SHORT EXERCISE: Extract the first line through the line containing "handle in its" from the listing below, exactly as written.

--------------------

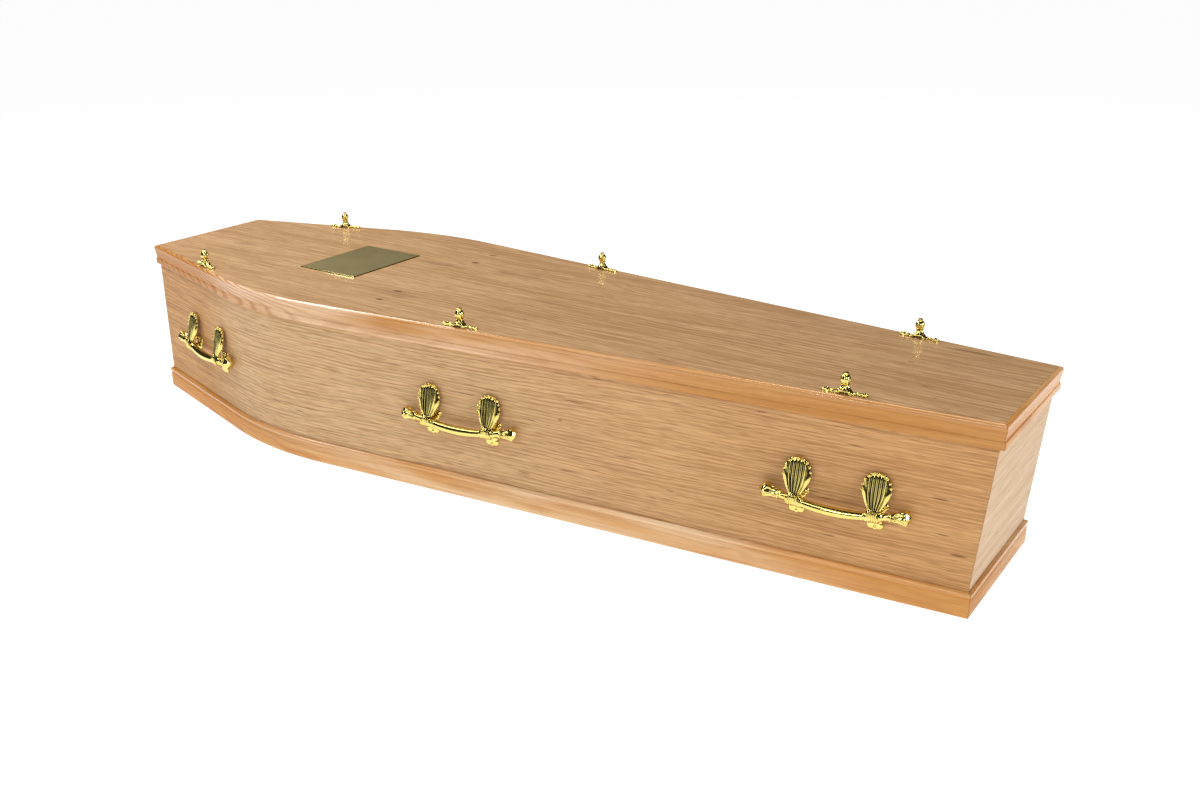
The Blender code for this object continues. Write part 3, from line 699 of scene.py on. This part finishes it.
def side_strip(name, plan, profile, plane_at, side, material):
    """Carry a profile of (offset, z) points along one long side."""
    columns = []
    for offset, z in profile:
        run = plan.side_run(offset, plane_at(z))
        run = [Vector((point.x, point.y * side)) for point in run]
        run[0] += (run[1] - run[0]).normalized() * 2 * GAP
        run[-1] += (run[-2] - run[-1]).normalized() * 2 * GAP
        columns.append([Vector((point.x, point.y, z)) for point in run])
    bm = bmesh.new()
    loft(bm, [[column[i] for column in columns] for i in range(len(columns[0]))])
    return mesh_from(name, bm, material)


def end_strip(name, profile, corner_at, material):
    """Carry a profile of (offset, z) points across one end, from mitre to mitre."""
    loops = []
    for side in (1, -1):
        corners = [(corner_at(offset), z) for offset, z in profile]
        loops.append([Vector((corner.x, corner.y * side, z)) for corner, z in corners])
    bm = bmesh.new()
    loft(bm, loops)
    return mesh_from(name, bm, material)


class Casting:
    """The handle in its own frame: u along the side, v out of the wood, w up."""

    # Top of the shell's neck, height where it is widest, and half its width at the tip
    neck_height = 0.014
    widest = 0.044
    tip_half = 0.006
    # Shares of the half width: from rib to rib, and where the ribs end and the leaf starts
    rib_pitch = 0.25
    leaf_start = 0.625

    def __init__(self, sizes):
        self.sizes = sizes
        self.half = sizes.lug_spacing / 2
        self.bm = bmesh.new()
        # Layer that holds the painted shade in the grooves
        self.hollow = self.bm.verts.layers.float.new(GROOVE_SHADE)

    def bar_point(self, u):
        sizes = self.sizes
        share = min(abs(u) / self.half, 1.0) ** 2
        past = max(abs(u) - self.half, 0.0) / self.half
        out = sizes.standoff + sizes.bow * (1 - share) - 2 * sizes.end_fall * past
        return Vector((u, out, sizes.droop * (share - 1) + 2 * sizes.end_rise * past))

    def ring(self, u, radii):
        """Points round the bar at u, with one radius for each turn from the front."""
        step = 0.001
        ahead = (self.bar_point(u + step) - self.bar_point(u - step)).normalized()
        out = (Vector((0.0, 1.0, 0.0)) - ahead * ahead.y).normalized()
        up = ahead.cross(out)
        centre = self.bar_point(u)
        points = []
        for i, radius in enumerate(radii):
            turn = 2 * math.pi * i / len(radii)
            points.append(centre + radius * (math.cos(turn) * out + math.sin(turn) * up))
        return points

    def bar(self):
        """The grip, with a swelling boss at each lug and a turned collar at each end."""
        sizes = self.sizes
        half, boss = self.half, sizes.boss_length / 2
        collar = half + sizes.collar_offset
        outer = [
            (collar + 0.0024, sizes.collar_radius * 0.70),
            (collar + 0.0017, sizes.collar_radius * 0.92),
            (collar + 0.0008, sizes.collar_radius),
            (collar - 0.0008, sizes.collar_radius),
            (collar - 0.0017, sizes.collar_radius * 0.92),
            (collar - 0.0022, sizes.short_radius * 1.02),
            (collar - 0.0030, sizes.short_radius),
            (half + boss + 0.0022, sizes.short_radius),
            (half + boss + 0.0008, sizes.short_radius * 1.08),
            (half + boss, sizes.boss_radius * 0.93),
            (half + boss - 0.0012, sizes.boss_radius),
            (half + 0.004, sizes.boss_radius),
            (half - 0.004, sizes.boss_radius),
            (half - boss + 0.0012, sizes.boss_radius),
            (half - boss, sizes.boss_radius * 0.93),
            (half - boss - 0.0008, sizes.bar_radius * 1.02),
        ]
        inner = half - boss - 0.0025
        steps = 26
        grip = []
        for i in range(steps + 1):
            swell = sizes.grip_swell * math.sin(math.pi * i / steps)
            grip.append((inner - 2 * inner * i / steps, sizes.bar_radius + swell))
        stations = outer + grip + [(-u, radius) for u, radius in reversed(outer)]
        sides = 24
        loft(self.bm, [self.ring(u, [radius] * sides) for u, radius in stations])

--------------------

THE OUTPUT:
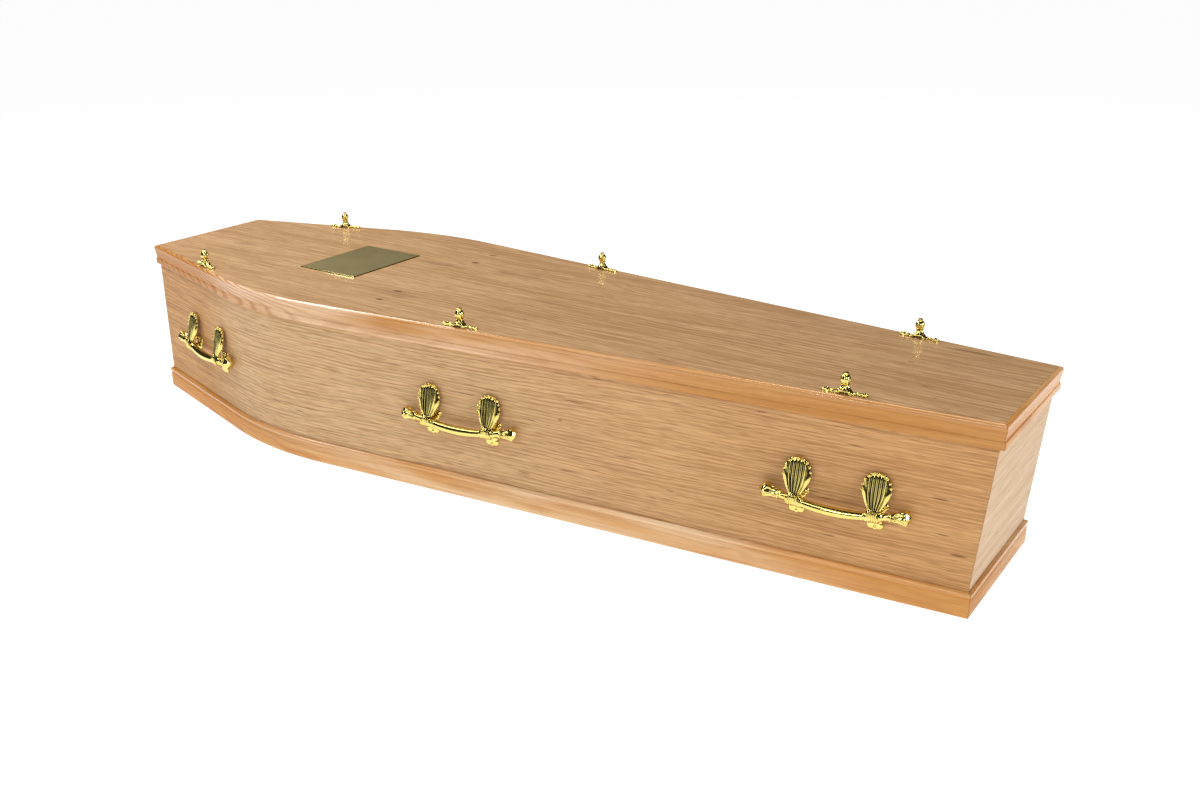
The Blender code for this object continues. Write part 3, from line 699 of scene.py on. This part finishes it.
def side_strip(name, plan, profile, plane_at, side, material):
    """Carry a profile of (offset, z) points along one long side."""
    columns = []
    for offset, z in profile:
        run = plan.side_run(offset, plane_at(z))
        run = [Vector((point.x, point.y * side)) for point in run]
        run[0] += (run[1] - run[0]).normalized() * 2 * GAP
        run[-1] += (run[-2] - run[-1]).normalized() * 2 * GAP
        columns.append([Vector((point.x, point.y, z)) for point in run])
    bm = bmesh.new()
    loft(bm, [[column[i] for column in columns] for i in range(len(columns[0]))])
    return mesh_from(name, bm, material)


def end_strip(name, profile, corner_at, material):
    """Carry a profile of (offset, z) points across one end, from mitre to mitre."""
    loops = []
    for side in (1, -1):
        corners = [(corner_at(offset), z) for offset, z in profile]
        loops.append([Vector((corner.x, corner.y * side, z)) for corner, z in corners])
    bm = bmesh.new()
    loft(bm, loops)
    return mesh_from(name, bm, material)


class Casting:
    """The handle in its own frame: u along the side, v out of the wood, w up."""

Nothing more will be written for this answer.